Disclaimer: I work at SUSE, though I will say that I would like for OBS to have nice support for validating checksums of artefacts like Arch and Gentoo do (you can /theoretically/ do it with OBS services or emulate it with forcelocal -- and most packages actually store the archive in OBS rather than pulling it at build time -- but it would be nice to do both).
[1]: https://github.com/opencontainers/runc/blob/v1.4.0-rc.1/runc... [2]: https://github.com/opencontainers/runc/blob/v1.4.0-rc.1/scri... [3]: https://github.com/opencontainers/runc/blob/v1.4.0-rc.1/scri... [4]: https://build.opensuse.org/projects/openSUSE:Factory/package...
Very well said — I agree with all points. But is NPM culturally averse to such mechanisms, and will they reject them as an imposition on authors even as the pace of successful supply chain attacks accelerates?
I think that one hole is that even if you require signatures, not all authors will adhere to best practices and some will still be compromised.

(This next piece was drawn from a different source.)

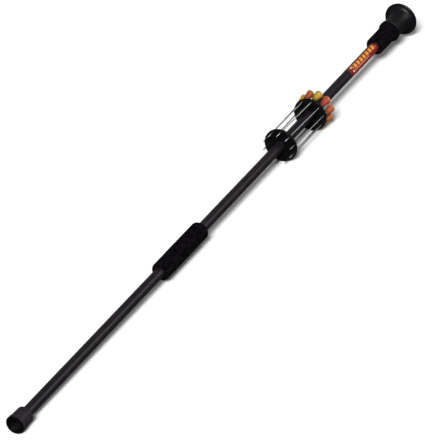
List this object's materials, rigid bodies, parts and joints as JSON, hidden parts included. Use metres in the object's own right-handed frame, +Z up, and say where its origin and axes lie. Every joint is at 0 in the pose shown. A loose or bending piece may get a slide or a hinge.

Also, five-dollar-wrench attacks remain feasible, although I’m uncertain if we’ve seen them in the real world.
I think the five-dollar-wrench attack has a similar risk profile to a maintainer introducing a security flaw (intentionally or not) -- unless you are actively auditing the code of your dependencies you are ultimately trusting the upstream maintainer (as well as their personal security) at some level. Except in the most extreme scenarios I think that this kind of trust is irreducible -- if you don't trust the upstream maintainer you shouldn't use their software.
The main issue I have is that these ecosystems add so many other layers of trust you need to have that are unnecessary (trust that source forges like GitHub won't ever be compromised, trust that the access control of said source forges won't ever be compromised, trust that the per-language package repos won't ever be compromised, trust that API keys won't be leaked without being discovered quickly, etc etc).